The district court made no finding that the stricken allegations were either irrelevant or prejudicial. Rather, the court stated that the allegations “allege facts which implicate protections of the First Amendment.” 924 F.Supp. at 243. It is not entirely clear what the court meant. Oakar and DeMio are not being prosecuted for publication or distribution of a community newspaper or other campaign material. Rather, they are being prosecuted for a conspiracy to deceive the FEC as to the campaign contributions and expenditures that Oakar was required to report. Allegations that Oakar and DeMio obtained a loan to finance the publication of such newspapers, and failed to report that activity to the FEC are plainly relevant to the charged conspiracy.
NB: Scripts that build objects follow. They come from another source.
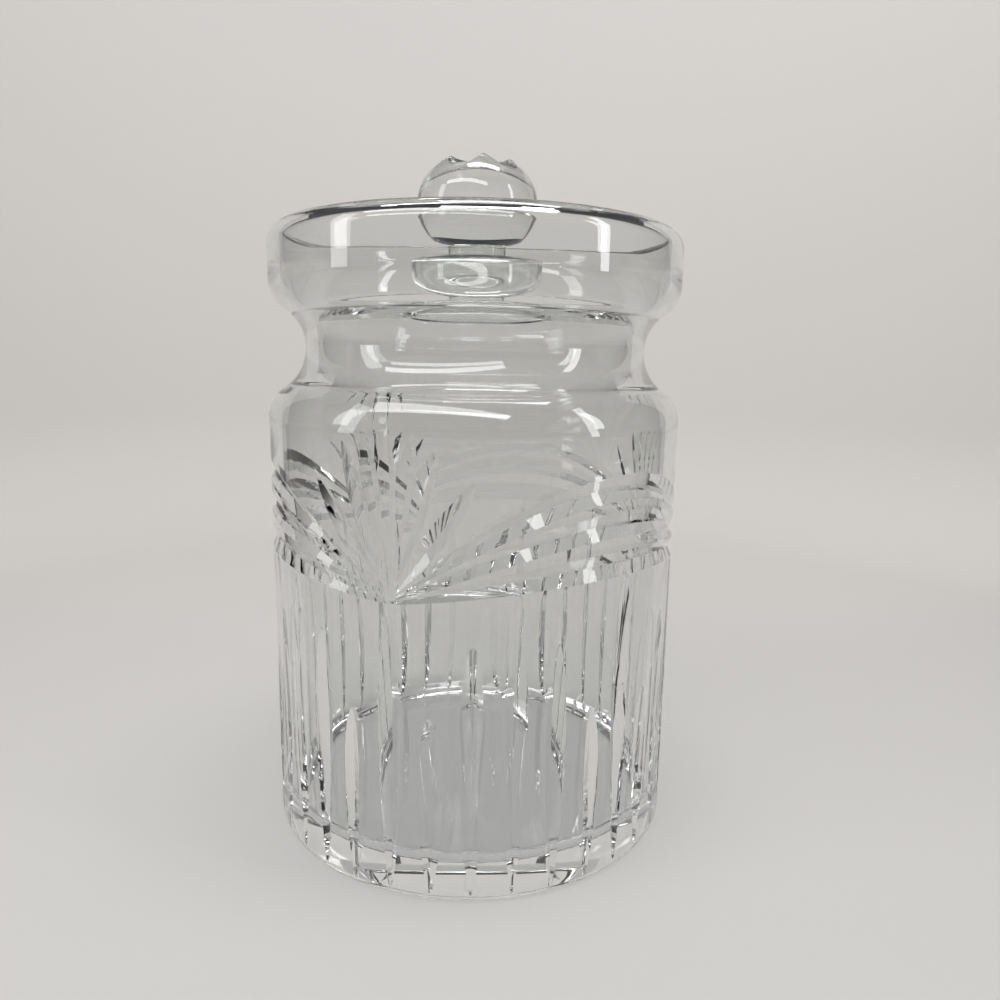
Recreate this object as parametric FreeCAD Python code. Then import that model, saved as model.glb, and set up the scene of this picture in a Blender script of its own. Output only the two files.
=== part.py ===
import FreeCAD, Part
import math
import os

# Biscuit jar of cut crystal with a lift-off lid, in millimetres.
# Origin: centre of the flat foot. +Z runs up the jar, -Y is the front.

# Outside of the jar, from the foot up
BODY_RADIUS = 64.0
FOOT_EDGE = 1.0
WALL_HEIGHT = 127.0
SHOULDER_ARC = 10.5
SHOULDER_RISE = 21.0
WAIST_RADIUS = 52.7
CUP_RISE = 19.2
CUP_ARC = 10.0
CUP_RADIUS = 63.1
CUP_WALL_HEIGHT = 9.8

# Inside of the jar
FLOOR_THICKNESS = 7.2
FLOOR_CORNER = 7.0
WALL_AT_FLOOR = 5.6
WALL_AT_SHOULDER = 3.2
WALL_AT_WAIST = 4.1
WALL_AT_CUP = 2.6
INNER_SHOULDER_DROP = 2.0
INNER_SHOULDER_ARC = 13.0
INNER_CUP_RISE = 24.0
INNER_CUP_ARC = 17.0

# Lip that leans inward and ends in a round edge
LIP_ARC = 6.0
LIP_LEAN_DEG = 55.0

# Cutting wheel that leaves V grooves
WHEEL_HALF_ANGLE_DEG = 62.0
WHEEL_REACH = 1.2
GROOVE_START = -0.03

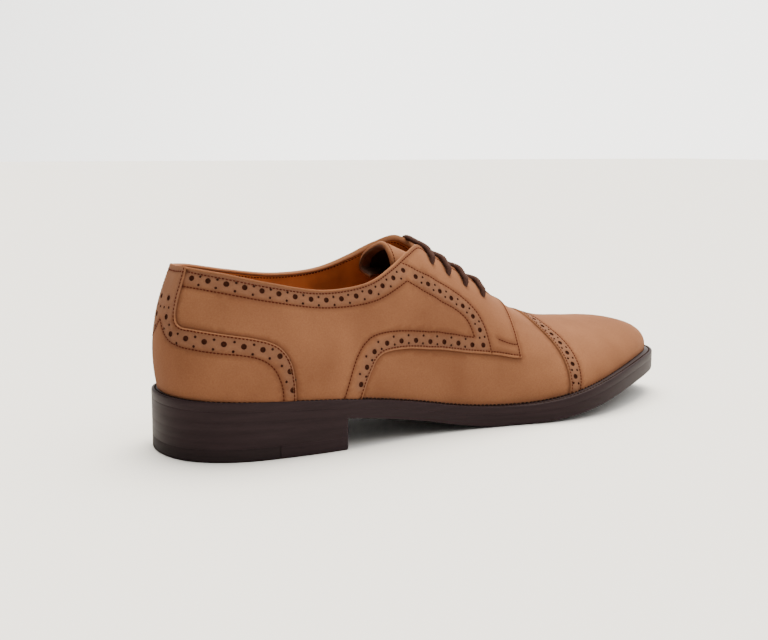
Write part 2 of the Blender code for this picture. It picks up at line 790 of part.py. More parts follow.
def main():
    clear_scene()
    tan = material("tan_nubuck", (0.46, 0.23, 0.11), 0.75)
    lining = material("orange_tan_lining", (0.45, 0.17, 0.04), 0.6)
    edge = material("dark_brown_sole_edge", (0.045, 0.028, 0.028), 0.45)
    rubber = material("dark_brown_rubber", (0.03, 0.02, 0.02), 0.7)
    cotton = material("waxed_brown_cotton", (0.12, 0.07, 0.05), 0.6)

    upper = add_upper(tan)
    add_toe_cap(tan)
    add_counter(tan)
    for side, name in ((LATERAL, "quarter_lateral"), (MEDIAL, "quarter_medial")):
        quarter = add_quarter(name, side, tan)
        cut_eyelets(side, (upper, quarter))
    add_tongue(tan)
    add_insole(lining)
    add_welt(edge)
    add_outsole(edge)
    add_lift("heel_stack", 0.0, HEEL_BREAST, TOP_PIECE + GAP, lambda x: tread(x) - GAP, edge)
    add_lift("heel_top_rubber", 0.0, TOP_PIECE_JOINT, 0.0, TOP_PIECE, rubber)
    add_lift("heel_top_leather", TOP_PIECE_JOINT + GAP, HEEL_BREAST, 0.0, TOP_PIECE, edge)
    add_lace(cotton)


main()
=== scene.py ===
"""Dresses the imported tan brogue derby: punched and stitched nubuck, lining, tongue, lace, welted sole."""

import math

import bpy
import numpy as np
from mathutils import Matrix, Vector
from mathutils.geometry import delaunay_2d_cdt
from mathutils.kdtree import KDTree


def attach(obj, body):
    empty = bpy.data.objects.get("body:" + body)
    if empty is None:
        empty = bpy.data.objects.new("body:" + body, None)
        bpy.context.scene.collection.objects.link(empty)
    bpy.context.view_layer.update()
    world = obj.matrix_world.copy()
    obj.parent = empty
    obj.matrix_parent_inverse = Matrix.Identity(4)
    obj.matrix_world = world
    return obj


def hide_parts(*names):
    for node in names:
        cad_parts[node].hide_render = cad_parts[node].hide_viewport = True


bl_info = {
    "name": "Tan brogue derby",
    "version": (1, 0, 0),
    "blender": (4, 5, 0),
    "location": "3D View > Sidebar > Brogue",
    "description": "Builds the looks of a right brogue shoe around its packed solids",
    "category": "Object",
}

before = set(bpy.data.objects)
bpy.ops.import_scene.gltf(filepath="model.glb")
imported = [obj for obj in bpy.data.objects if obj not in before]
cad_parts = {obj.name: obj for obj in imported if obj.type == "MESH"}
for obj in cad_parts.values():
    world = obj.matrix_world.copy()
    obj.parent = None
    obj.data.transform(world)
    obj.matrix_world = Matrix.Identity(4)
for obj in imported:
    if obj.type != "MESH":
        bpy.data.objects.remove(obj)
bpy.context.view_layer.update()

MM = 0.001
LATERAL = -1
MEDIAL = 1

# Sizes of the last, sole and leather in millimetres. The heel's breast, the top piece's joint and the ends
# of the sole's flat spot are distances from the back of the heel.
LENGTH = 305.0
TOE_SWING = 11.2
GAP = 0.3
WALL = 2.0
WELT_THICK = 4.2
HEEL_BREAST = 79.0
TOP_PIECE = 6.0
TOP_PIECE_JOINT = 44.0
SIDE_HEIGHT = 72.0
FLAT_START = 168.0
FLAT_END = 188.0
SOLE_POINTS = 221
LEATHER_BETWEEN = 0.75
EYELET_RADIUS = 1.35
# Distance each way over which a stitch takes its direction
STITCH_REACH = 0.3
# Turn of the lace's braid in radians for each millimetre of its length
BRAID_TURN = 1.9

# Outline of the sole: half widths each side of the foot's centre line
SOLE = [
    # x, lateral, medial, feather inset
    (0.0, 0.0, 0.0, 4.6),
    (9.0, 25.0, 26.0, 4.4),
    (24.5, 34.8, 33.2, 3.6),
    (46.0, 38.8, 36.8, 3.0),
    (76.0, 40.0, 36.6, 3.0),
    (100.5, 37.9, 34.6, 3.0),
    (128.0, 37.0, 32.2, 3.2),
    (152.5, 39.0, 33.0, 3.5),
    (177.0, 43.5, 39.2, 4.0),
    (198.0, 48.7, 46.2, 4.5),
    (219.5, 50.1, 50.2, 5.0),
    (244.0, 45.1, 49.5, 5.2),
    (268.5, 35.1, 40.3, 5.3),
    (286.5, 25.3, 28.8, 5.4),
    (299.0, 15.1, 16.8, 5.5),
    (305.0, 0.0, 0.0, 5.5),
]

# Side view of the sole: the welt's top and the outsole's tread
RISE = [
    # x, welt top, tread
    (0.0, 28.2, 19.1),
    (40.0, 26.6, 17.6),
    (78.0, 23.9, 14.9),
    (100.0, 20.9, 11.6),
    (122.0, 17.1, 7.7),
    (145.0, 12.8, 2.9),
    (158.0, 11.2, 0.9),
    (168.0, 10.5, 0.0),
    (188.0, 10.6, 0.0),
    (202.0, 12.0, 1.2),
    (229.0, 16.7, 5.3),
    (252.0, 20.7, 9.3),
    (274.0, 23.3, 11.9),
    (305.0, 24.2, 13.6),
]

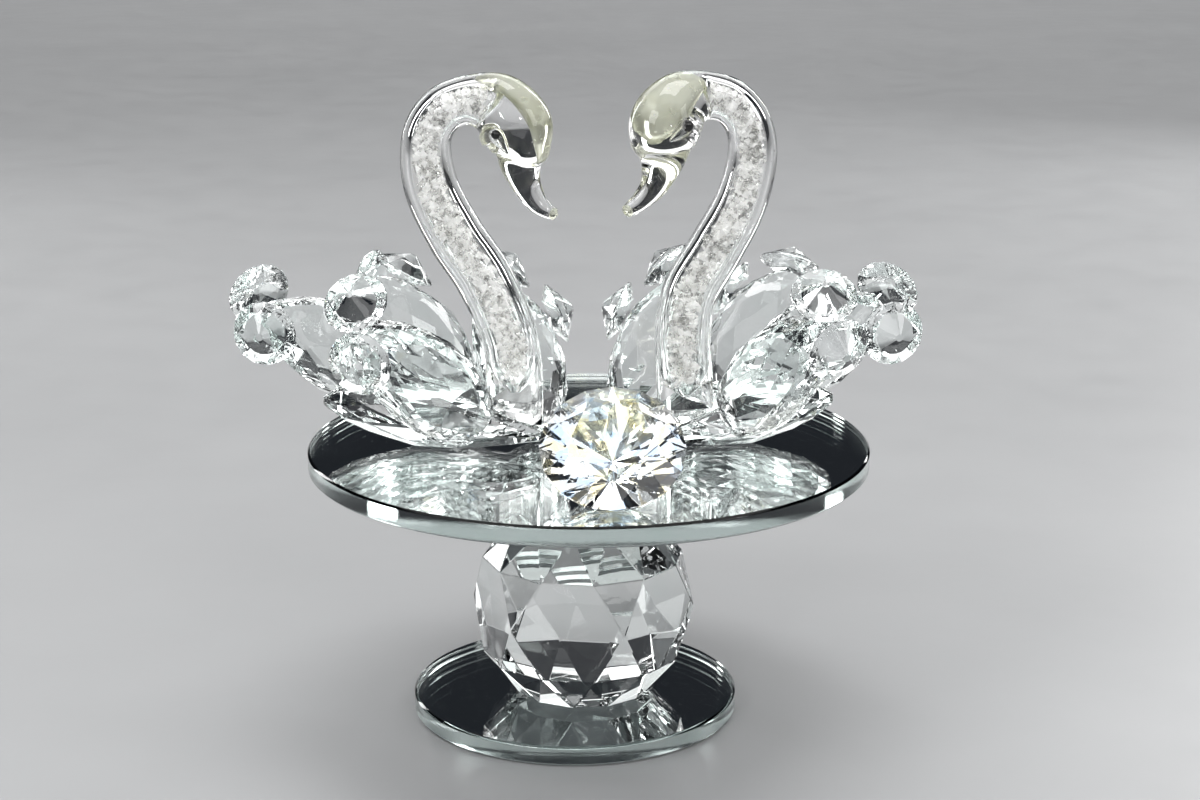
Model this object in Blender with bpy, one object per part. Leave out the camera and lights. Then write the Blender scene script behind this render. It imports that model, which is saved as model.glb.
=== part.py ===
"""Two crystal swans facing each other on a round mirror plate, carried by a cut ball on a mirror base.

Lengths are in millimetres until solid() turns them into metres. +X is the viewer's right,
+Y is away from the viewer and +Z is up, and the origin is the middle of the base's underside.
"""

import math

import bmesh
import bpy
from mathutils import Matrix, Vector

METRES_PER_MM = 0.001
GLUE = 0.3

# Base, ball and plate
DISC_SIDES = 72
DISC_ARRIS = 0.5
BASE_RADIUS = 36.2
BASE_THICKNESS = 4.4
PLATE_RADIUS = 61.5
PLATE_THICKNESS = 4.4
PLATE_X = 3.2

BALL_RADIUS = 25.0
BALL_X = 1.8
BALL_TURN = -8.4
BALL_INNER_LATITUDE = 26.3
BALL_OUTER_LATITUDE = 52.0
BALL_NECK_RADIUS = 9.5
BALL_NECK_HEIGHT = 12.6
BALL_SHOULDER = 3.0

# The front diamond lies on its pavilion with the table up and towards the viewer
DIAMOND_DIAMETER = 30.0
DIAMOND_CROWN = 4.6
DIAMOND_PAVILION = 12.8
DIAMOND_TABLE = 16.5
DIAMOND_GIRDLE = 0.5
DIAMOND_X = 8.2
DIAMOND_FROM_RIM = 21.5
DIAMOND_TILT = 41.0
DIAMOND_LAND = 0.5

# Small stones glued to the leaf tips
STONE_DIAMETER = 14.0
STONE_CROWN = 2.0
STONE_PAVILION = 4.4
STONE_TABLE = 7.6
STONE_GIRDLE = 0.35
STONE_LAND = 0.7
STONE_OVERHANG = 5.3

# Leaves: wings, back and tail are the same flattened almond
LEAF_WIDTH = 20.0
LEAF_THICKNESS = 9.5
LEAF_SIDES = 12
LEAF_TABLE = 0.70
LEAF_SECTIONS = (
    # share of the length from the root, share of the width and thickness
    (0.0, 0.30),
    (0.08, 0.56),
    (0.20, 0.80),
    (0.36, 0.97),
    (0.52, 1.0),
    (0.68, 0.90),
    (0.82, 0.70),
    (0.93, 0.44),
    (1.0, 0.22),
)

# Body of each swan
SEAT_LAND = 1.2
BODY_WIDTH = 21.0
BODY_HEIGHT = 14.4
BODY_SIDES = 10
BODY_SECTIONS = (
    # share of the length from the breast, underside and top as shares of the height, share of the width
    (0.0, 0.18, 0.36, 0.50),
    (0.14, 0.09, 0.58, 0.78),
    (0.36, 0.0, 0.83, 1.0),
    (0.58, 0.0, 0.97, 0.95),
    (0.78, 0.17, 1.0, 0.80),
    (0.90, 0.31, 0.99, 0.60),
    (1.0, 0.51, 0.83, 0.34),
)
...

That individual allegations of the indictment may be cumulative does not comport with the strict test for striking surplusage under Rule 7(d). See Jordan, 626 F.2d at 931 n. 1. Hence, we hold that the district court erred in striking the challenged allegations.
Accordingly, we affirm the dismissal of count two of the indictment and reverse the striking of allegations from count four of the indictment, and remand the ease to the district court.